Kanzlerin Angela Merkel hat eine neue Notrufnummer vorgeschlagen. Sie soll für alle täglichen und nicht alltäglichen Probleme und vor allem bei Ärger mit Behörden und Ämtern eine Lösung bereithalten: bei Schlaglöchern in der Straße und nicht geleerten Mülltonnen, bei zu lauten Kindern und zu komplizierten Formularen und überhaupt.

Von Burkhard Müller-Ullrich |
    In Prag lebte der Dichter, der das Modell aller Behördentätigkeit mit höchster Genauigkeit beschrieb. Sein Name war Franz Kafka. Er hatte den Regierungsapparat der K.u.K.-Monarchie vor Augen, jenes schlechthinnige Urbild von Amtsstuben-Dysfunktion, das sich gleichermaßen in einer afrikanischen Zollverwaltung, einem italienischen Rathaus oder einer indischen Polizeidienststelle inkarnieren kann.

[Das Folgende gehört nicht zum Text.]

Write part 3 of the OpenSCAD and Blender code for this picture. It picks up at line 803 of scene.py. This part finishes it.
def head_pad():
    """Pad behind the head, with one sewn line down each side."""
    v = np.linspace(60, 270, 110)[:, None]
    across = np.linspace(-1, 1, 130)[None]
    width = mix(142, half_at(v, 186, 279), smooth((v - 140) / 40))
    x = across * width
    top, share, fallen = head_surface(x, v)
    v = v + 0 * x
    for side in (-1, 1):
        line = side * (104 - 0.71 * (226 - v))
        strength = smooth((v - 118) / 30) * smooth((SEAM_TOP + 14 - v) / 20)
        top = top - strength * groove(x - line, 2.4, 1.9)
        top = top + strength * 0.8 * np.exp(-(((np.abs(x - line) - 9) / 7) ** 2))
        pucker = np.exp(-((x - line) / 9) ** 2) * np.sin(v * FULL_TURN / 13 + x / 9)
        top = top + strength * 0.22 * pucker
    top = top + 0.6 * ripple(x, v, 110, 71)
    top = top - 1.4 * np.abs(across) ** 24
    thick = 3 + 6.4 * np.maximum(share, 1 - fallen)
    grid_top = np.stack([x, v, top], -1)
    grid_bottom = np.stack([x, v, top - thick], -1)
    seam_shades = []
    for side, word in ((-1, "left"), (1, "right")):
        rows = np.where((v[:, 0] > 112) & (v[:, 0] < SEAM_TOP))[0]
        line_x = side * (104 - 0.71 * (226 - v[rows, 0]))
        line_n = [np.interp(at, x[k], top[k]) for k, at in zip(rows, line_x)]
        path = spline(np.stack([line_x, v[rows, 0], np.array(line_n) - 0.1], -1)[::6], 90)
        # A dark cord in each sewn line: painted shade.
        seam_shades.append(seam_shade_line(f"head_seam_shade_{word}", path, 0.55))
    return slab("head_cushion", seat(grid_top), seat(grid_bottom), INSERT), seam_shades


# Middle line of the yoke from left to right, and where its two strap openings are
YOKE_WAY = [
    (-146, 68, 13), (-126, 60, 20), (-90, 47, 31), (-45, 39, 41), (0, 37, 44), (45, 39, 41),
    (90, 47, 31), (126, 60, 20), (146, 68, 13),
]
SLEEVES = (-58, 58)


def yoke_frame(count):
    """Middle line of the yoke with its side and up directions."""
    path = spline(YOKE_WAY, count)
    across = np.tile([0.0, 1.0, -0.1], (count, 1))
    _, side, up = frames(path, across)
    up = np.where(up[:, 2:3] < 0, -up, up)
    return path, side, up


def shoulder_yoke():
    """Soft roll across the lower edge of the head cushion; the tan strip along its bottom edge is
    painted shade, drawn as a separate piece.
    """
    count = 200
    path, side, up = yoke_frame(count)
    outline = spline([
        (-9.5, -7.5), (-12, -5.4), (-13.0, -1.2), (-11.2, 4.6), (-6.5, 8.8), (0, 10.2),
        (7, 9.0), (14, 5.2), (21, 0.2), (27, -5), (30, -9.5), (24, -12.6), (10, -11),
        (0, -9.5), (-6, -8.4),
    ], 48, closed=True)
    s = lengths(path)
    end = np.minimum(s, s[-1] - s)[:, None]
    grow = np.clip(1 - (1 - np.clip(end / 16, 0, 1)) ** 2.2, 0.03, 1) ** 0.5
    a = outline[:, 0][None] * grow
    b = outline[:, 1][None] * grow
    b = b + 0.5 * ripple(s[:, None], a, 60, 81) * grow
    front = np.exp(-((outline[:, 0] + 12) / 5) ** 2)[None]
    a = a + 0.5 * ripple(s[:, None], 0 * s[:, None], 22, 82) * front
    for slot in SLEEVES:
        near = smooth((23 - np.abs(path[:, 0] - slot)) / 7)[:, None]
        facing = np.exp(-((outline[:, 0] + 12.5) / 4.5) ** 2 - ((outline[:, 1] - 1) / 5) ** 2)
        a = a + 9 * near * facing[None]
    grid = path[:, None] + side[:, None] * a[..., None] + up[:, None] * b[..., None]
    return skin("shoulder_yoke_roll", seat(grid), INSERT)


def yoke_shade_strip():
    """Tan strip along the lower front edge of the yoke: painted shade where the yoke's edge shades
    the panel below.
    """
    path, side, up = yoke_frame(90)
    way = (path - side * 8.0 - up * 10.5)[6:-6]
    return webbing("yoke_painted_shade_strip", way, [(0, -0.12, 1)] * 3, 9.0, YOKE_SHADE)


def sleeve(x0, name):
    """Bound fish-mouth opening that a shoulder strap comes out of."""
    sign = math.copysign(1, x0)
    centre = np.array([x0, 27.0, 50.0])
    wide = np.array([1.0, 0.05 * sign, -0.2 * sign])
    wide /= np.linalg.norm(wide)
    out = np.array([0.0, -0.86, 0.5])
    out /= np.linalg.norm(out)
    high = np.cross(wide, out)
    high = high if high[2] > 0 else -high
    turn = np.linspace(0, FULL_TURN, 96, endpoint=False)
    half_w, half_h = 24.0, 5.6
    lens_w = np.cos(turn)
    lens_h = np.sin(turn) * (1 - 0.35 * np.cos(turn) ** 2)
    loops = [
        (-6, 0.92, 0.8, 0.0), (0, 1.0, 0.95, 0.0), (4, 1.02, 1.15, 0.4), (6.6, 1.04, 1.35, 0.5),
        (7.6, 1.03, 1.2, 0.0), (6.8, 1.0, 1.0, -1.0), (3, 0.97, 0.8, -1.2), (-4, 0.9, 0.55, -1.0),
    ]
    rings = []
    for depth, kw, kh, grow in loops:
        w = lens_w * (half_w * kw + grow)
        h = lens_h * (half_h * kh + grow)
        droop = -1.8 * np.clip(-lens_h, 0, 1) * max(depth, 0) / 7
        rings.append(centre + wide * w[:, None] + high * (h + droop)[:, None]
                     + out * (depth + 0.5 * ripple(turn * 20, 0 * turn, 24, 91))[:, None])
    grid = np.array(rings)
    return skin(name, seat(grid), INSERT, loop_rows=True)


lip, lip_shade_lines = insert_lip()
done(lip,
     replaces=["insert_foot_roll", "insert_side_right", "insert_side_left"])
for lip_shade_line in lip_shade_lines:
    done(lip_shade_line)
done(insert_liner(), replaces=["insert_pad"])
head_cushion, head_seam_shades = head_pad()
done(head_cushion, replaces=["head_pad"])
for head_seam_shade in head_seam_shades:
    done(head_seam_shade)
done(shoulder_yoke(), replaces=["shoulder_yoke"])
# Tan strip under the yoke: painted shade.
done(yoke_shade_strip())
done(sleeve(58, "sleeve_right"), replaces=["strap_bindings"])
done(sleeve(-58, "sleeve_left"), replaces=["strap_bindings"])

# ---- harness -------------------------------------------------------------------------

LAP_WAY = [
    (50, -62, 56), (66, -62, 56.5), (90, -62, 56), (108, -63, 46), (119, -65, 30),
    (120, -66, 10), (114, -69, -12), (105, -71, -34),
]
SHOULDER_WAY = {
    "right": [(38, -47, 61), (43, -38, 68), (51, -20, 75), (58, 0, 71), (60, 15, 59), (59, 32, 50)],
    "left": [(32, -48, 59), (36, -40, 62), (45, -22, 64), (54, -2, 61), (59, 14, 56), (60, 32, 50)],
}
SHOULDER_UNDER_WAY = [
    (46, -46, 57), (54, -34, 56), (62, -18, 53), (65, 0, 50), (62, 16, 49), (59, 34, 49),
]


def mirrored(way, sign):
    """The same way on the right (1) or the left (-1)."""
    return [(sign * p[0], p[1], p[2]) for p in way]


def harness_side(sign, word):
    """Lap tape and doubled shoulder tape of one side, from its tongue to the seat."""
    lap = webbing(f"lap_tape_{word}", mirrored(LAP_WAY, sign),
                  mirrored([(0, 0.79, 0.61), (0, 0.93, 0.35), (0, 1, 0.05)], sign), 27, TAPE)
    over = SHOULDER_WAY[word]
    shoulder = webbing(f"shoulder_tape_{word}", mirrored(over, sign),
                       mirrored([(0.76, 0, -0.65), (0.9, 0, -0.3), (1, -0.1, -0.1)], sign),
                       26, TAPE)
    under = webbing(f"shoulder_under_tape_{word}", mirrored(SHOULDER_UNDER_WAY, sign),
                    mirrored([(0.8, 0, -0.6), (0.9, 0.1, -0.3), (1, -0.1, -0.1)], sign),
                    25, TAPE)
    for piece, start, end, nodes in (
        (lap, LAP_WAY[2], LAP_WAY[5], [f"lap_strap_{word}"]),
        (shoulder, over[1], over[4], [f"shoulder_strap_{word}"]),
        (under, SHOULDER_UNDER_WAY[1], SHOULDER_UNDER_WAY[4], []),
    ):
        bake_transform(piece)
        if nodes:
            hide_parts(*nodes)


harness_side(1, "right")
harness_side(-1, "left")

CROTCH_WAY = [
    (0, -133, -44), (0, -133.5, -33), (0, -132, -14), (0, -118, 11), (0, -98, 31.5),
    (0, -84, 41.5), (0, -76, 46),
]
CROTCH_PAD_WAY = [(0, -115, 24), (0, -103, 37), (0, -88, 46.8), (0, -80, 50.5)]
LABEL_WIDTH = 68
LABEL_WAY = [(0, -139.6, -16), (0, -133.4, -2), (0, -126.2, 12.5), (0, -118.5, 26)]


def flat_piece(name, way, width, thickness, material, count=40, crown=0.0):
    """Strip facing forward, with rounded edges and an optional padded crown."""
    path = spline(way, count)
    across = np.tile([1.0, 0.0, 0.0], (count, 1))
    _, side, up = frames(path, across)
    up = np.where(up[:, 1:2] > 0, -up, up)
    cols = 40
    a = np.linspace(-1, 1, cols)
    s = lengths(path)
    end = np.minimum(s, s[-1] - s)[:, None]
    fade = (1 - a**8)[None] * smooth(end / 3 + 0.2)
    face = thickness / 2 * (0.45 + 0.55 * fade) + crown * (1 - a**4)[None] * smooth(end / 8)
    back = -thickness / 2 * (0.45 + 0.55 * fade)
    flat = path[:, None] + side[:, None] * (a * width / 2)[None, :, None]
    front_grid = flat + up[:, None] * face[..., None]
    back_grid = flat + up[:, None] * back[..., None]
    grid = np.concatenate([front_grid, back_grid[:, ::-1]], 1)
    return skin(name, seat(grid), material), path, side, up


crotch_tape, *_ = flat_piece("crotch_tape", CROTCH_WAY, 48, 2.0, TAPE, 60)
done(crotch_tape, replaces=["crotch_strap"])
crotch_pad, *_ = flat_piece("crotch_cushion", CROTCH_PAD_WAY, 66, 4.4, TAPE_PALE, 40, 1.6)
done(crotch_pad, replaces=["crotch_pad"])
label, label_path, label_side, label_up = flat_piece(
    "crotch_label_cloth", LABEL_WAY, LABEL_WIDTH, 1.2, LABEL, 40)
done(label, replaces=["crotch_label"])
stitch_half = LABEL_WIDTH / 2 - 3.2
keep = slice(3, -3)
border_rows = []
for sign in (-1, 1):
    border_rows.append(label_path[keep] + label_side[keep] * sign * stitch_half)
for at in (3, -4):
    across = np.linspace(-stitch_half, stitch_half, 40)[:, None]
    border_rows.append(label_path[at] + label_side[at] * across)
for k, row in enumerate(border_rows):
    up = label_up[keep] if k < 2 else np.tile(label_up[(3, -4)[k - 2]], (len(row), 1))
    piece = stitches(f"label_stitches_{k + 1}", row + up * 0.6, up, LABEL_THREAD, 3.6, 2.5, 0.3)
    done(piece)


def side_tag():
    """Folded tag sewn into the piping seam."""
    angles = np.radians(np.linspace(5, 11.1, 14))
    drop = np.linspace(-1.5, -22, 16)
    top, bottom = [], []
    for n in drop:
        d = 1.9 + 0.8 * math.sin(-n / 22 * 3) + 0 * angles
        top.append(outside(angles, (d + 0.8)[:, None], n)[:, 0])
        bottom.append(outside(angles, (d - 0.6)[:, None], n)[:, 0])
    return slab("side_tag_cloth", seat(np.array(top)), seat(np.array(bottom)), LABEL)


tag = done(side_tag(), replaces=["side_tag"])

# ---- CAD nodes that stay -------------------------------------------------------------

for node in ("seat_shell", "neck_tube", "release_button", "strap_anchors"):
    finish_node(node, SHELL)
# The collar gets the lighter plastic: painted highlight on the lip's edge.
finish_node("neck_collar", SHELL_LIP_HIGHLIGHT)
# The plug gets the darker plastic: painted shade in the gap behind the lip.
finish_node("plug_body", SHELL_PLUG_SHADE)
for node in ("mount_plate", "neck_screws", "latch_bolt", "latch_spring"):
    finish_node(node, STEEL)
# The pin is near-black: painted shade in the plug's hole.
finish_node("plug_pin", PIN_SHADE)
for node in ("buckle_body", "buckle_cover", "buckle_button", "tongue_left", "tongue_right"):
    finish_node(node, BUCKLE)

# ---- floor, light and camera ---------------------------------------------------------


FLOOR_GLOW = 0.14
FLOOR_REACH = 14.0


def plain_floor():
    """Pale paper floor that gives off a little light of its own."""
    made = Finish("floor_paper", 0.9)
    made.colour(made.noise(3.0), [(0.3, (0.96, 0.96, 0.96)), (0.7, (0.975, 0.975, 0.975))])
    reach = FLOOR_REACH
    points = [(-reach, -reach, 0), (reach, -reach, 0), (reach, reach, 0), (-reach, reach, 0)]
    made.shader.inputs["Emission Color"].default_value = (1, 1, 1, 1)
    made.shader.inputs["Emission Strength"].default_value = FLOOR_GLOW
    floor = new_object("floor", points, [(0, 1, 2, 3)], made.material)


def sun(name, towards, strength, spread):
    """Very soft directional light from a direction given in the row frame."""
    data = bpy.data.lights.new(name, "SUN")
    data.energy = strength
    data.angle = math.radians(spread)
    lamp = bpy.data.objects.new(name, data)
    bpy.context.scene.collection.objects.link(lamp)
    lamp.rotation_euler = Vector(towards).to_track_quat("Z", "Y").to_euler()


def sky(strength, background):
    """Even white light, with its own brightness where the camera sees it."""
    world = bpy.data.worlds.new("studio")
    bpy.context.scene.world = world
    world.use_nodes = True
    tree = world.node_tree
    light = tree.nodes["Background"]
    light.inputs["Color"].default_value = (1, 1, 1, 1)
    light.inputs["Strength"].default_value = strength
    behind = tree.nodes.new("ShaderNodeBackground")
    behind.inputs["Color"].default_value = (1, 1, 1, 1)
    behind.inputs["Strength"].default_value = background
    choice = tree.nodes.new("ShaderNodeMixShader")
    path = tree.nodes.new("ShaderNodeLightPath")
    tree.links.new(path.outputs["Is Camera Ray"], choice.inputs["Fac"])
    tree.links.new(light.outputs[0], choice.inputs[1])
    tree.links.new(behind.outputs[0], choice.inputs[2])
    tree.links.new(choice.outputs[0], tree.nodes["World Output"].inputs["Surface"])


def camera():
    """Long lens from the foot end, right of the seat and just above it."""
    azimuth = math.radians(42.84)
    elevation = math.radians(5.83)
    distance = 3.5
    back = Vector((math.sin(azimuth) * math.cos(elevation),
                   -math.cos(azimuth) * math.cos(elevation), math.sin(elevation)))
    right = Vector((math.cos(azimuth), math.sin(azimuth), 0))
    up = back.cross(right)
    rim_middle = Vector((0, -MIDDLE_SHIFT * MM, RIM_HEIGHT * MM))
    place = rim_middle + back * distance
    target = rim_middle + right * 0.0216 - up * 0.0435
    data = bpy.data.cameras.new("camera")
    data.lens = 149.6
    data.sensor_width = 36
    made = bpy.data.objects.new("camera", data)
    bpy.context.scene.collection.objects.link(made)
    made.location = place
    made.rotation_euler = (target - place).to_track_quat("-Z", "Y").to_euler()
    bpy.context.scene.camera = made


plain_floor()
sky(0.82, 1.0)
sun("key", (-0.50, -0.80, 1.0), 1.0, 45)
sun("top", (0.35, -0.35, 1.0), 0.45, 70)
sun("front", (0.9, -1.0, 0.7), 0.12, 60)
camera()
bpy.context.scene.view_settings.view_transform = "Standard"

Das Prinzip besteht in einer alptraumhaften Mischung von Handeln und Nichtstun, von Kommunikation und Taubstummheit. Die Macht begegnet dem Untertanen in vollendeter Rätselhaftigkeit. Undurchschaubar sind ihm Sinn und Struktur des Apparates, dem er unterworfen ist.

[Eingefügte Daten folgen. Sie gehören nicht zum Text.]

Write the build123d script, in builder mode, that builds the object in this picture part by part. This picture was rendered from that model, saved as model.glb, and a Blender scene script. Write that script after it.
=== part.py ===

    Genau dies ist das ultramoderne Gefühl, das uns Heutige befällt, wenn wir uns hilfesuchend an eine so genannte Hotline wenden. Zwar konnte Kafka von Call-Centern noch nichts wissen, aber auch die arbeiten nach den ehernen Gesetzen der Bürokratie: temporisieren, ignorieren, verkomplizieren. Was im Habsburgerreich "dilatatorische Behandlung" hieß, wird jetzt von telefonischen Warteschleifen erledigt. Anrufer, verrecke! Du wirst auf Dein Begehren niemals Antwort erhalten. Die menschliche Stimme, die kurz zu Dir redete, bevor die Endlosmusik eingeschaltet wurde, war bloß eine Simulation, ein zynisches Erwecken sinnloser Hoffnung vor dem Absturz ins kafkaeske Nichts.

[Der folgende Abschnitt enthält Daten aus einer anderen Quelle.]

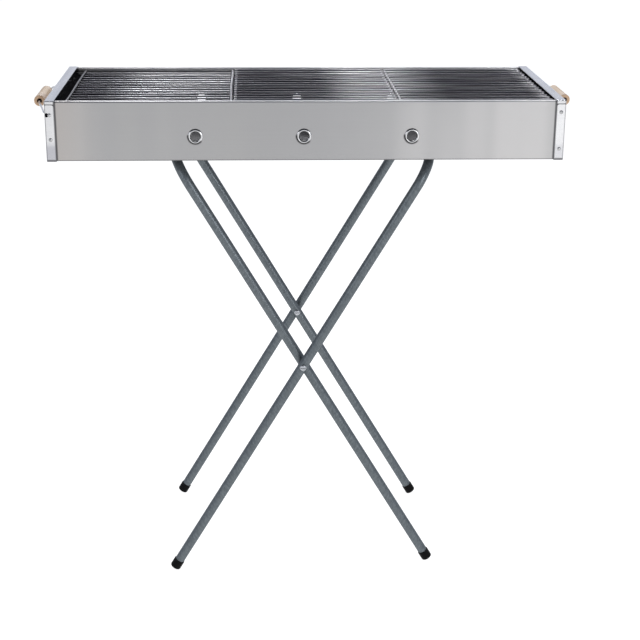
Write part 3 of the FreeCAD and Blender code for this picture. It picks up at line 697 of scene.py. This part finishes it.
def make_foot(node, lean, body, finish):
    """Rubber cap: an open outline from the sole's middle, round its edge, up the wall, over the
    mouth and down the socket, turned round the leg's axis; nothing goes below the ground."""
    low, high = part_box(node)
    pivot_low, pivot_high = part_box("front_pivot_bolt")
    pivot = (pivot_low + pivot_high) / 2
    x = pivot.x + (FOOT_END - pivot.z) * math.tan(lean)
    y = (low.y + high.y) / 2
    bead = FOOT_LENGTH - FOOT_BEAD
    half_groove, depth = GROOVE
    corners = [(0.0, 0.0), (0.0, FOOT_RADIUS), (bead, FOOT_RADIUS), (bead + half_groove, FOOT_RADIUS - depth),
               (bead + 2 * half_groove, FOOT_RADIUS), (FOOT_LENGTH, FOOT_RADIUS),
               (FOOT_LENGTH, FOOT_SOCKET), (FOOT_SOLE, FOOT_SOCKET), (FOOT_SOLE, 0.0)]
    ease = np.full(len(corners), SHARP_EASE)
    ease[[0, -1]] = 0.0
    ease[1] = SOLE_EASE
    ease[5] = 2 * SHARP_EASE
    spare = CORNER_STEPS - 1
    outline = eased(corners, ease, CORNER_STEPS)[spare:-spare]
    outline[0] = corners[0]
    outline[-1] = corners[-1]
    axis = (math.sin(lean), 0.0, math.cos(lean))
    points, quads, triangles = turned_solid(outline, (x, y, FOOT_END), axis, FOOT_SIDES)
    points[:, 2] = np.maximum(points[:, 2], 0.0)
    add_piece(node + "_cap", points, [quads, triangles], finish, body, [node])


def make_vent(node, face):
    """Pressed eyelet: its closed section turned round the vent's axis."""
    low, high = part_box(node)
    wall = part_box("trough_shell")[1].y
    centre = ((low.x + high.x) / 2, face * wall, (low.z + high.z) / 2)
    points, quads = turned(eased(VENT_OUTLINE, VENT_EASE), centre, face * DEPTH, ROUND_SIDES)
    finish = eyelet_metal(node)
    add_piece(node + "_eyelet", points, [quads], finish, "trough", [node])


# ------------------------------------------------------------------- build

wire_finish = grate_wire()
for place in BARS_ON_TOP:
    make_grate(place, wire_finish)

for side in ("left", "right"):
    make_grip(side)

rubber = foot_rubber()
for end in ("front", "rear"):
    make_foot(end + "_outer_foot", LEAN, "outer_frame", rubber)
    make_foot(end + "_inner_foot", -LEAN, "inner_frame", rubber)
    for place in BARS_ON_TOP:
        make_vent(end + "_vent_" + place, -1 if end == "front" else 1)

dress(trough_steel(), "trough_shell")
dress(cap_steel(), "left_end_cap", "right_end_cap")
dress(hammer_paint("hammered slate paint, right-leaning", LEAN), "outer_leg_frame")
dress(hammer_paint("hammered slate paint, left-leaning", -LEAN), "inner_leg_frame")
dress(plain_metal("rivet steel", (0.36, 0.36, 0.36), (0.55, 0.55, 0.55), 0.2, 900.0, 0.00002),
      "left_cap_rivets", "right_cap_rivets", "bracket_rivets")
dress(plain_metal("drawn bright wire", (0.62, 0.62, 0.63), (0.78, 0.78, 0.78), 0.16, 700.0, 0.00001),
      "left_bail_wire", "right_bail_wire")
dress(plain_metal("sooty ledge steel", (0.22, 0.215, 0.21), (0.42, 0.415, 0.41), 0.34, 260.0, 0.00004),
      "front_grate_ledge", "rear_grate_ledge")
dress(plain_metal("dull bracket zinc", (0.36, 0.37, 0.39), (0.52, 0.53, 0.55), 0.34, 420.0, 0.00003),
      "front_hinge_saddle", "rear_hinge_saddle", "front_stop_bracket", "rear_stop_bracket")
dress(plain_metal("bolt zinc", (0.33, 0.345, 0.365), (0.50, 0.515, 0.54), 0.2, 800.0, 0.00002),
      *[end + kind for end in ("front", "rear")
        for kind in ("_pivot_bolt", "_pivot_nut", "_pivot_washer")])


# ------------------------------------------------------------------- studio

FLOOR_SIZE = 60.0
CAMERA_PLACE = (-0.0893, -2.3191, 1.2032)
CAMERA_YAW = 0.0515         # to the right of straight ahead
CAMERA_PITCH = 0.3343       # below the level
CAMERA_ROLL = 0.0075
LENS = 79.75
SENSOR_WIDTH = 36.0
FLOOR_COLOUR = (0.45, 0.45, 0.45, 1.0)
FLOOR_GLOW = 0.92
SKY_STRENGTH = 1.05
# How high a direction points, as a sine, and the studio's colour there
SKY = {0.0: (0.62, 0.65, 0.74), 0.16: (0.62, 0.65, 0.74), 0.34: (0.34, 0.36, 0.42),
       0.60: (0.20, 0.21, 0.24), 1.0: (0.24, 0.25, 0.27)}
# Place, the point it faces, size across and down, watts
LAMPS = {
    "key": ((2.2, -3.2, 1.7), (0.2, 0.0, 0.7), (1.6, 1.6), 34),
    "floor glow": ((2.3, -3.9, 1.3), (2.0, -3.9, 0.0), (1.6, 2.2), 22),
    "fill": ((-2.6, -2.4, 1.9), (0.0, 0.0, 0.5), (1.2, 1.6), 14),
    "left strip": ((-0.36, 1.5, 2.1), (-0.22, 0.0, 0.8), (0.34, 0.9), 13),
    "centre strip": ((0.22, 1.5, 2.1), (0.10, 0.0, 0.8), (0.22, 0.9), 11),
    "right strip": ((0.77, 1.5, 2.1), (0.36, 0.0, 0.8), (0.14, 0.9), 6),
}


def pale_floor():
    """Level floor that is white all over, lit softly from within like a light table."""
    half = FLOOR_SIZE / 2
    mesh = bpy.data.meshes.new("floor")
    corners = [(-half, -half, 0), (half, -half, 0), (half, half, 0), (-half, half, 0)]
    mesh.from_pydata(corners, [], [(0, 1, 2, 3)])
    floor = bpy.data.objects.new("floor", mesh)
    bpy.context.scene.collection.objects.link(floor)
    f = Finish("pale floor", Roughness=0.9, Specular_IOR_Level=0.0, Emission_Strength=FLOOR_GLOW)
    f.shader.inputs["Base Color"].default_value = FLOOR_COLOUR
    f.shader.inputs["Emission Color"].default_value = (1.0, 1.0, 1.0, 1.0)
    mesh.materials.append(f.material)


def soft_light(name, place, target, size, power):
    """Rectangular area light that faces a point."""
    lamp = bpy.data.lights.new(name, "AREA")
    lamp.shape = "RECTANGLE"
    lamp.size, lamp.size_y = size
    lamp.energy = power
    light = bpy.data.objects.new(name, lamp)
    bpy.context.scene.collection.objects.link(light)
    light.location = place
    light.rotation_euler = (Vector(target) - Vector(place)).to_track_quat("-Z", "Y").to_euler()


def studio_walls():
    """Pale blue-grey up to a little above the level, and darker overhead."""
    world = bpy.data.worlds.new("studio")
    bpy.context.scene.world = world
    world.use_nodes = True
    tree = world.node_tree
    direction = tree.nodes.new("ShaderNodeTexCoord")
    split = tree.nodes.new("ShaderNodeSeparateXYZ")
    ramp = tree.nodes.new("ShaderNodeValToRGB")
    tree.links.new(direction.outputs["Generated"], split.inputs[0])
    tree.links.new(split.outputs["Z"], ramp.inputs["Fac"])
    while len(ramp.color_ramp.elements) < len(SKY):
        ramp.color_ramp.elements.new(0.5)
    for element, (position, colour) in zip(ramp.color_ramp.elements, SKY.items()):
        element.position = position
        element.color = (*colour, 1.0)
    background = tree.nodes["Background"]
    tree.links.new(ramp.outputs["Color"], background.inputs["Color"])
    background.inputs["Strength"].default_value = SKY_STRENGTH


def set_camera():
    """Camera at CAMERA_PLACE, turned by yaw, pitch and roll."""
    cy, sy = math.cos(CAMERA_YAW), math.sin(CAMERA_YAW)
    cp, sp = math.cos(CAMERA_PITCH), math.sin(CAMERA_PITCH)
    ahead = Vector((sy * cp, cy * cp, -sp))
    level = Vector((cy, -sy, 0.0))
    upward = level.cross(ahead)
    cr, sr = math.cos(CAMERA_ROLL), math.sin(CAMERA_ROLL)
    right = cr * level + sr * upward
    above = -sr * level + cr * upward
    turn = Matrix((right, above, -ahead)).transposed().to_4x4()
    lens = bpy.data.cameras.new("camera")
    lens.lens = LENS
    lens.sensor_width = SENSOR_WIDTH
    camera = bpy.data.objects.new("camera", lens)
    bpy.context.scene.collection.objects.link(camera)
    camera.matrix_world = Matrix.Translation(CAMERA_PLACE) @ turn
    bpy.context.scene.camera = camera


pale_floor()
studio_walls()
for name, settings in LAMPS.items():
    soft_light(name, *settings)
bpy.context.scene.view_settings.view_transform = "Standard"
set_camera()

bpy.context.view_layer.update()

    Nachdem der kommerzielle Kundenservice die Attitüde staatlicher Verwaltungsorgane übernommen hat, will sich jetzt umgekehrt der Staat an diesen Service-Hotlines orientieren. 115, die alte Notrufnummer in der DDR, geht der Bundeskanzlerin noch immer durch den Kopf. Auf einem Technologie-Symposium in Potsdam schlug sie vor, die Nummer als direkten Draht in den Behördenapparat zu schalten - ein Bürgertelefon nach New Yorker Vorbild, wo man rund um die Uhr Auskünfte einholen und Beschwerden loswerden kann.

    Wahrhaftig ist New York von K.u.K.-Traditionen weit genug entfernt, um mit so einer Service-Idee Ernst zu machen. Bei uns hingegen wird es sicher spaßig, eine Stelle anzurufen, die zwischen Bundes-, Landes- und Gemeindekompetenzen hin- und herschaltet und obendrein behauptet, sich persönlich um die Erledigung zu kümmern. Klingt eher nach einer neuen Vorabendserie: Behördennotruf 115 - oder so ähnlich. Wahrscheinlich wird sich jedoch etwas völlig anderes herausstellen: Call-Center liegen bekanntlich in einem ortlosen Ausland, auf der irischen Insel oder in Fernost. Irgendwann wird jemand herausfinden, dass auch der deutsche Verwaltungssachverstand in Telefonzentralen auf anderen Kontinenten ausgelagert wurde. Und dann ist es nur noch eine Frage der Zeit, bis wir feststellen: Auch die Regierung ist längst weggezogen, Adresse unbekannt.